§ **WHAT THE EXERCISE ASKS**
The lines to print start at the one containing "before = set(bpy.data.objects)" and end at the one containing "obj.parent = None"; print them exactly, ends included, and only them.

§ **DATA SEGMENT**
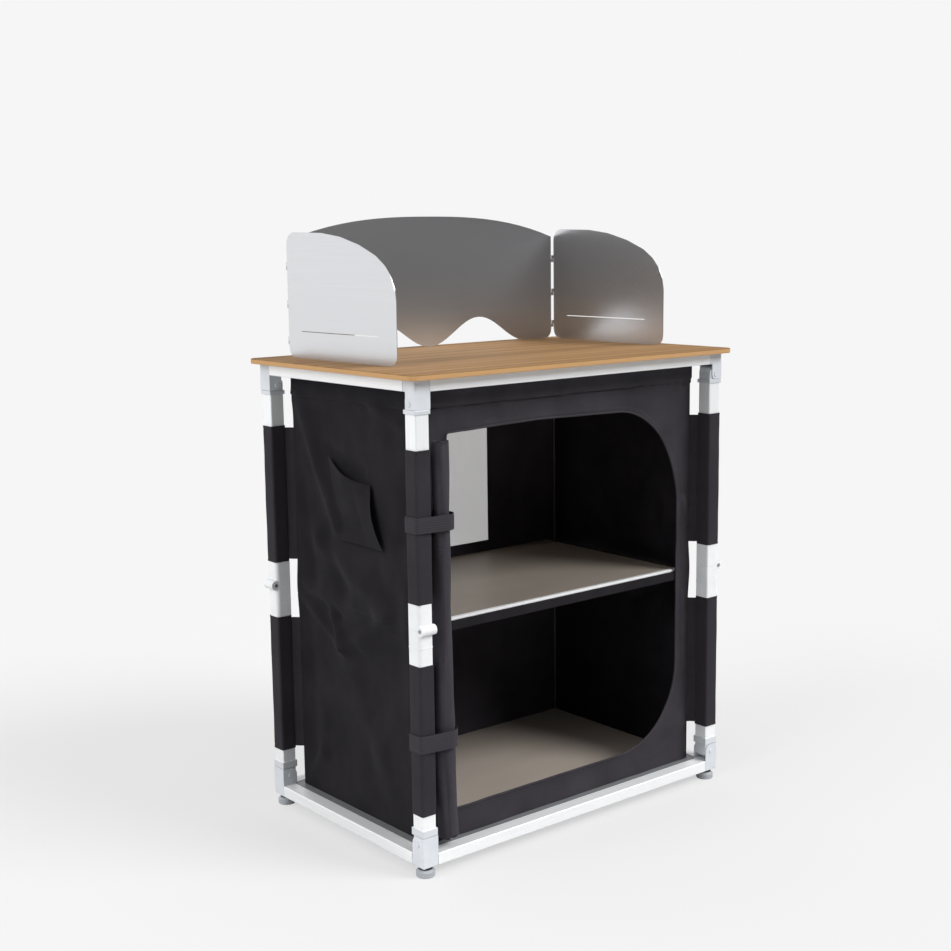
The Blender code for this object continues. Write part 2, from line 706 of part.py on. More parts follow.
# Cloth box: left, back and right walls are one piece.
cloth_low = BASE_RAIL_HIGH + GAP
cloth_high = TOP_RAIL_LOW - GAP
skin = CLOTH / 2
walls = box((-WALL_X - skin, WALL_FRONT_Y, cloth_low), (WALL_X + skin, WALL_BACK_Y + skin, cloth_high))
room_cut = box(
    (-WALL_X + skin, WALL_FRONT_Y - CLOTH, cloth_low - CLOTH),
    (WALL_X - skin, WALL_BACK_Y - skin, cloth_high + CLOTH),
)
window_cut = box(
    (-WINDOW_HALF_WIDTH, WALL_BACK_Y - CLOTH, WINDOW_LOW),
    (WINDOW_HALF_WIDTH, WALL_BACK_Y + CLOTH, WINDOW_HIGH),
)
place("cloth_walls", baked(walls, removed=(room_cut, window_cut)), "black_cloth")
window_mesh = box(
    (-WINDOW_HALF_WIDTH + GAP, WALL_BACK_Y - WINDOW_CLOTH / 2, WINDOW_LOW + GAP),
    (WINDOW_HALF_WIDTH - GAP, WALL_BACK_Y + WINDOW_CLOTH / 2, WINDOW_HIGH - GAP),
)
place("mesh_window", baked(window_mesh), "grey_mesh")


def quarter_ellipse(centre_u, centre_v, reach_u, reach_v, start):
    """A quarter ellipse from the angle start, turning left."""
    loop = []
    for step in range(CURVE_STEPS + 1):
        angle = start + math.pi / 2 * step / CURVE_STEPS
        loop.append((centre_u + reach_u * math.cos(angle), centre_v + reach_v * math.sin(angle)))
    return loop


def drawn_quarter(corner_u, corner_v, start):
    return quarter_ellipse(corner_u, corner_v, OPENING_CORNER, OPENING_CORNER, start)


left_u = OPENING_LEFT + OPENING_CORNER
opening = [
    *drawn_quarter(left_u, OPENING_LOW + OPENING_CORNER, math.pi),
    *quarter_ellipse(
        OPENING_RIGHT - OPENING_LOW_REACH,
        OPENING_LOW + OPENING_LOW_RISE,
        OPENING_LOW_REACH,
        OPENING_LOW_RISE,
        -math.pi / 2,
    ),
    *quarter_ellipse(
        OPENING_RIGHT - OPENING_TOP_REACH,
        OPENING_HIGH - OPENING_TOP_DROP,
        OPENING_TOP_REACH,
        OPENING_TOP_DROP,
        0,
    ),
    *drawn_quarter(left_u, OPENING_HIGH - OPENING_CORNER, math.pi / 2),
]
panel_half = WALL_X - skin - GAP
panel_loop = rectangle(-panel_half, cloth_low, panel_half, cloth_high, GAP)
panel = outline_solid((panel_loop, opening), -WALL_FRONT_Y - skin, -WALL_FRONT_Y + skin, ACROSS)
place("front_panel", baked(panel), "black_cloth")

# Patch pocket, open at its top edge.
work = bmesh.new()
bmesh.ops.create_grid(work, x_segments=POCKET_CELLS, y_segments=POCKET_CELLS, size=1)
front_low = Vector(POCKET_FRONT_LOW)
back_low = Vector(POCKET_BACK_LOW)
front_top = Vector(POCKET_FRONT_TOP)
back_top = Vector(POCKET_BACK_TOP)
for vertex in work.verts:
    across = (vertex.co.x + 1) / 2
    rise = (vertex.co.y + 1) / 2
    low_point = front_low.lerp(back_low, across)
    spot = low_point.lerp(front_top.lerp(back_top, across), rise)
    bulge = math.sin(math.pi * across) * math.sin(math.pi / 2 * rise) * POCKET_BULGE
    vertex.co = (-WALL_X - CLOTH - GAP * 2 - bulge, spot.x, spot.y)
bmesh.ops.recalc_face_normals(work, faces=work.faces)
pocket = draft_from(work)
thick = pocket.modifiers.new("thickness", "SOLIDIFY")
thick.thickness = CLOTH
thick.offset = 0
place("side_pocket", baked(pocket), "black_cloth")


def roll_share(height):
    return (height - ROLL_LOW) / (ROLL_HIGH - ROLL_LOW)


def roll_radius(height):
    return ROLL_LOW_RADIUS + (ROLL_HIGH_RADIUS - ROLL_LOW_RADIUS) * roll_share(height)


def roll_middle_x(height):
    return ROLL_X + ROLL_SWAY * math.sin(math.tau * roll_share(height))


# Rolled door: a coarse cage with shallow lumps, smoothed. Its waves are level under the straps.
work = bmesh.new()
bmesh.ops.create_cone(
    work,
    cap_ends=True,
    segments=ROLL_SIDES,
    radius1=1,
    radius2=1,
    depth=ROLL_HIGH - ROLL_LOW,
    matrix=Matrix.Translation((0, 0, (ROLL_LOW + ROLL_HIGH) / 2)),
)
for ring in range(1, ROLL_RINGS):
    level = ROLL_LOW + (ROLL_HIGH - ROLL_LOW) * ring / ROLL_RINGS
    everything = [*work.verts, *work.edges, *work.faces]
    bmesh.ops.bisect_plane(work, geom=everything, plane_co=(0, 0, level), plane_no=(0, 0, 1))
for vertex in work.verts:
    share = roll_share(vertex.co.z)
    angle = math.atan2(vertex.co.y, vertex.co.x)
    wave = math.sin(2 * angle + math.tau * ROLL_TURNS * share) * math.cos(math.tau * ROLL_WAVES * share)
    radius = (roll_radius(vertex.co.z) + ROLL_LUMP * wave) / math.cos(math.pi / ROLL_SIDES)
    vertex.co.x = roll_middle_x(vertex.co.z) + radius * math.cos(angle)
    vertex.co.y = ROLL_Y + radius * math.sin(angle)
roll = draft_from(work)
smooth = roll.modifiers.new("smooth", "SUBSURF")
smooth.levels = 1
smooth.render_levels = 1
place("door_roll", baked(roll), "black_cloth")


def hull(points):
    """The outline of a string pulled tight around the points."""
    ordered = sorted((round(u / WELD) * WELD, round(v / WELD) * WELD) for u, v in points)
    chains = []
    for run in (ordered, ordered[::-1]):
        chain = []
        for point in run:
            while len(chain) > 1:
                (first_u, first_v), (last_u, last_v) = chain[-2:]
                ahead = (last_u - first_u) * (point[1] - first_v)
                if ahead - (last_v - first_v) * (point[0] - first_u) > 0:
                    break
                chain.pop()
            chain.append(point)
        chains += chain[:-1]
    return chains


def strap_loop(grow, radius, middle_x):
    """Around the post's sleeve and the roll beside it, seen from above."""
    side = TUBE / 2 + GAP + SLEEVE_WALL + STRAP_SLACK + grow
    corner = STRAP_CORNER + grow
    points = []
    for quarter, (sign_x, sign_y) in enumerate(((1, 1), (-1, 1), (-1, -1), (1, -1))):
        start = quarter * math.pi / 2
        corner_x = -POST_X + sign_x * (side - corner)
        corner_y = -POST_Y + sign_y * (side - corner)
        points += quarter_ellipse(corner_x, corner_y, corner, corner, start)
        points += quarter_ellipse(middle_x, ROLL_Y, radius + grow, radius + grow, start)
    return hull(points)


for strap_name, strap_low, strap_high in STRAP_SPANS:
    room = roll_radius(strap_low) + STRAP_SLACK
    middle = roll_middle_x((strap_low + strap_high) / 2)
    loops = (strap_loop(STRAP, room, middle), strap_loop(0, room, middle))
    band = outline_solid(loops, strap_low, strap_high)
    place("roll_strap_" + strap_name, baked(band), "black_cloth")

# Windscreen. Heights are above the worktop, on which it stands.
screen_floor = WORKTOP_TOP + GAP
screen_middle = (SCREEN_LEFT_X + SCREEN_RIGHT_X) / 2
screen_half = (SCREEN_RIGHT_X - SCREEN_LEFT_X) / 2
plate_edge = EYE_RADIUS + GAP


def add_eyes(joined, axis_x, floor, below, inward, placement):
    """Eyes on a hinge axis, and the tabs that join them to the plate's edge."""
    for height in HINGE_HEIGHTS:
        low = floor + (height - HINGE_HALF if below else height + GAP / 2)
        high = floor + (height - GAP / 2 if below else height + HINGE_HALF)
        joined.append(rod(EYE_RADIUS, (axis_x, 0, low), (axis_x, 0, high), SMALL_ROUND_STEPS))
        ends = sorted((axis_x, axis_x + inward * plate_edge * 2))
        thin = SCREEN / 2 - TAB_INSET
        tab = box((ends[0], PLATE_OFFSET - thin, low + GAP), (ends[1], PLATE_OFFSET + thin, high - GAP))
        tab.matrix_world = placement
        joined.append(tab)


def top_edge(distance):
    """Height of the back plate's upper edge at a distance from its middle."""
    return SCREEN_MIDDLE_HEIGHT - SCREEN_DROP * (abs(distance) / screen_half) ** SCREEN_DROP_POWER


low_edge = []
for step in range(4 * ARCH_STEPS + 1):
    place_u = LOBE_PITCH * (step / (2 * ARCH_STEPS) - 1)
    rise = ARCH_HEIGHT * (1 - math.cos(math.tau * place_u / LOBE_PITCH)) / 2
    low_edge.append((place_u, rise, 0))
edge_u = screen_half - plate_edge
back_points = [(-edge_u, 0, SCREEN_CORNER), *low_edge, (edge_u, 0, SCREEN_CORNER)]
for step in range(TOP_EDGE_STEPS + 1):
    place_u = edge_u * (1 - 2 * step / TOP_EDGE_STEPS)
    back_points.append((place_u, top_edge(place_u), 0))
back_spot = Matrix.Translation((0, PLATE_OFFSET, screen_floor))
back_plate = outline_solid((rounded(back_points),), -SCREEN / 2, SCREEN / 2, back_spot @ ACROSS)
joined = []
for axis_x in (-screen_half, screen_half):
    add_eyes(joined, axis_x, screen_floor, True, -math.copysign(1, axis_x), Matrix())
    for height in HINGE_HEIGHTS:
        pin_foot = screen_floor + height - HINGE_HALF / 2
        pin_top = screen_floor + height + HINGE_HALF
        joined.append(rod(SCREEN_PIN_RADIUS, (axis_x, 0, pin_foot), (axis_x, 0, pin_top), SMALL_ROUND_STEPS))
back_mesh = baked(back_plate, joined)
back_place = Vector((screen_middle, SCREEN_HINGE_Y, 0)) - top_pivot
place("windscreen_back", back_mesh, "screen_aluminium", top_axis, back_place)

wing_points = [(plate_edge, 0, SCREEN_CORNER)]
wing_points += [(WING_REACH - inset, height, radius) for inset, height, radius in WING_POINTS]
wing_points.append((plate_edge, *WING_REAR_TOP))
slit = (
    (SLIT_FROM, SLIT_HEIGHT - SLIT_WIDTH / 2),
    (SLIT_TO, SLIT_HEIGHT - SLIT_WIDTH / 2),
    (SLIT_TO, SLIT_HEIGHT + SLIT_WIDTH / 2),
    (SLIT_FROM, SLIT_HEIGHT + SLIT_WIDTH / 2),
)


def wing(side):
    """A wing about its hinge axis, running toward -Y. Side is -1 on the left, with the plate outside."""
    toe = Matrix.Rotation(-side * TOE_IN, 4, "Z")
    upright = toe @ Matrix(((0, 0, -1, 0), (-1, 0, 0, 0), (0, 1, 0, 0), (0, 0, 0, 1)))
    outside = -side * PLATE_OFFSET
    loops = (rounded(wing_points), slit)
    plate = outline_solid(loops, outside - SCREEN / 2, outside + SCREEN / 2, upright)
    joined = []
    sideways = toe @ Matrix.Rotation(-side * math.pi / 2, 4, "Z")
    add_eyes(joined, 0, 0, False, side, sideways)
    hole = rod(SCREEN_PIN_RADIUS + GAP, (0, 0, 0), (0, 0, SCREEN_MIDDLE_HEIGHT), SMALL_ROUND_STEPS)
    return baked(plate, joined, (hole,))


for name, side, hinge_x in (("left", -1, SCREEN_LEFT_X), ("right", 1, SCREEN_RIGHT_X)):
    wing_axis = joint_empty("axis_wing_" + name, (hinge_x, SCREEN_HINGE_Y, screen_floor))
    place("windscreen_wing_" + name, wing(side), "screen_aluminium", wing_axis)

bpy.data.collections.remove(bench)
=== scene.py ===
import math

import bpy
from mathutils import Matrix, Vector, noise


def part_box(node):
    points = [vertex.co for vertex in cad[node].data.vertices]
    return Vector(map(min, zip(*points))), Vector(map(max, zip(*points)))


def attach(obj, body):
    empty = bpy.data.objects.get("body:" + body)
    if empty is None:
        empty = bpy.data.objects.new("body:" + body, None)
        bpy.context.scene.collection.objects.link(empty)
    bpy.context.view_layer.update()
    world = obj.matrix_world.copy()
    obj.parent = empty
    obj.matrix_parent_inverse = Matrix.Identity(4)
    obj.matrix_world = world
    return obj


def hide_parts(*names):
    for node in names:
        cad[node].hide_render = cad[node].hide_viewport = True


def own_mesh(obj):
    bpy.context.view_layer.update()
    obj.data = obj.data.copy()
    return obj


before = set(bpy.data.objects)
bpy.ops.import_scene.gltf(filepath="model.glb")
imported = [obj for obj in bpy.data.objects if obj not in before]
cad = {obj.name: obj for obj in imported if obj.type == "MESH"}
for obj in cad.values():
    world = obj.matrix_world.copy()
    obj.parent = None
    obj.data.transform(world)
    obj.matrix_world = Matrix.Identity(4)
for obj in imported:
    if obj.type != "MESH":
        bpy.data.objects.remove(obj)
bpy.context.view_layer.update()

clothFloor = 0.0428  # the cloth's lower edge, on the ledge of the base rails
seamWidth = 0.0012
seamLines = (-0.0022, -0.0008, 0.0008, 0.0022)  # extra lines beside a seam, so that its dent shows
print("stage: CAD frame loaded")


# A colour as on a screen, as Blender's linear light.
def toLinear(hexColour):
    parts = [int(hexColour[place:place + 2], 16) / 255 for place in (1, 3, 5)]
    linear = [part / 12.92 if part <= 0.04045 else ((part + 0.055) / 1.055) ** 2.4 for part in parts]
    return (*linear, 1.0)


# Adds one shader node. An input is a plain value or the socket that feeds it,
# into is the socket that the chosen output goes to, and stops fill a colour ramp.
def addNode(tree, kind, inputs, out=0, into=None, stops=(), **settings):
    node = tree.nodes.new("ShaderNode" + kind)
    for name, value in settings.items():
        setattr(node, name, value)
    for name, value in inputs.items():
        if isinstance(value, bpy.types.NodeSocket):
            tree.links.new(value, node.inputs[name])
        else:
            node.inputs[name].default_value = value
    if stops:
        elements = node.color_ramp.elements
        while len(elements) < len(stops):
            elements.new(0.5)
        for element, (position, colour) in zip(elements, stops):
            element.position = position
            element.color = toLinear(colour)
    if into is not None:
        tree.links.new(node.outputs[out], into)
    return node.outputs[out]


# A Principled material: constants go to its sockets by their names with the spaces left out.
# It comes with its tree, its sockets, and the point on the piece in metres, for patterns to start from.
def newFinish(name, **constants):
    material = bpy.data.materials.new(name)
    material.use_nodes = True
    tree = material.node_tree
    sockets = tree.nodes["Principled BSDF"].inputs
    for socket in sockets:
        key = socket.name.replace(" ", "")
        if key in constants:
            socket.default_value = constants[key]
    return material, tree, sockets, addNode(tree, "TexCoord", {}, out="Object")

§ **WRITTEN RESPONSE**
before = set(bpy.data.objects)
bpy.ops.import_scene.gltf(filepath="model.glb")
imported = [obj for obj in bpy.data.objects if obj not in before]
cad = {obj.name: obj for obj in imported if obj.type == "MESH"}
for obj in cad.values():
    world = obj.matrix_world.copy()
    obj.parent = None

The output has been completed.